4.4 Net Express パブリッシャのサーバ設定

UNIX サーバ上に、このプログラムを転送してビルドするためのディレクトリを新規に作成しておきます。このディレクトリには、4.2.2 でリモートシェルに登録したユーザに書き込み権が与えられていなければなりません。

  1. Net Express の[UNIX]−[セットアップ] を選択し、〔サーバー〕タブを選択します。

  2. 【設定】をクリックすると、サーバ名を尋ねられますから、Server Express がインストールされている UNIX サーバのホスト名または IP アドレスを指定します。

  3. 〔サーバー設定〕ダイアログボックスが現れます。

  4. 〈ユーザ ID〉に、UNIX のユーザアカウントを指定します。

  5. 〈UNIX COBOL ディレクトリ〉に、Server Express がインストールされているディレクトリのフルパスを指定します。

  6. 〈ビルドディレクトリ〉に、UNIX上のビルド用ディレクトリのフルパスを指定します。

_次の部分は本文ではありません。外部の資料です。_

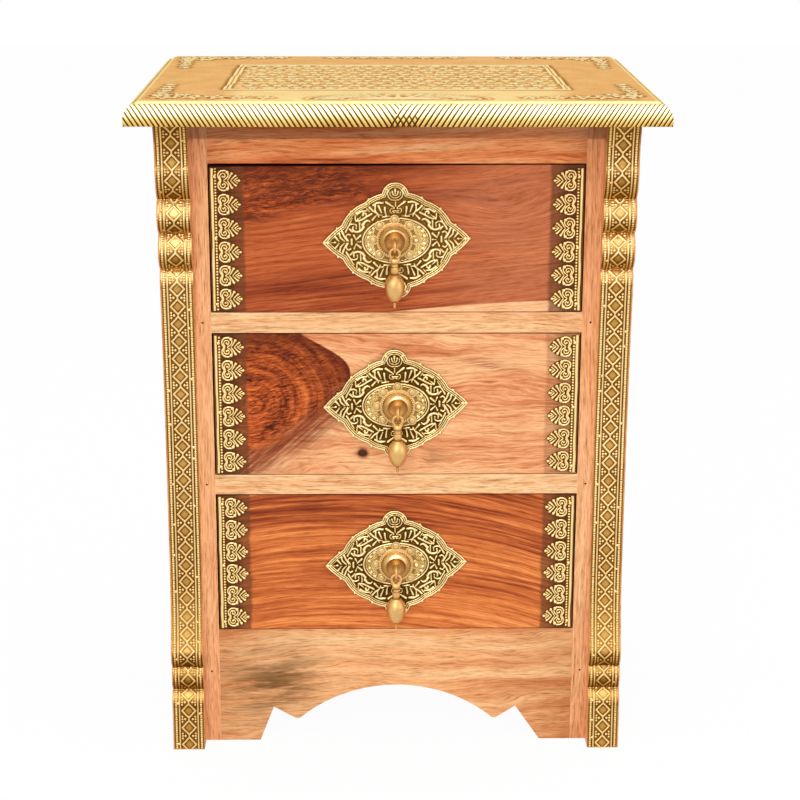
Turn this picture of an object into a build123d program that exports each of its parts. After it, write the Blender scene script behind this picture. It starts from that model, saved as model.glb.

  7. UNIX サーバのロケールが EUC の場合は、〈EUC サーバー〉チェックボックスを選択します。

  8. 【OK】をクリックして、Net Express IDE に戻ります。

4.5 プログラムの Server Express へのパブリッシュ

  1. Net Express の[UNIX]]−[すべてをパブリッシュ]を選択します。

  2. これで、ソースプログラムが UNIX 上の指定されたディレクトリに転送され、Server Express によるコンパイルまでが自動的に実行されます。

4.6 Server Express でのプログラムの実行

UNIX へログインし、第 3 章で説明されている方法により、Server Express で CUSTCHAR.int をアニメートまたは実行してください。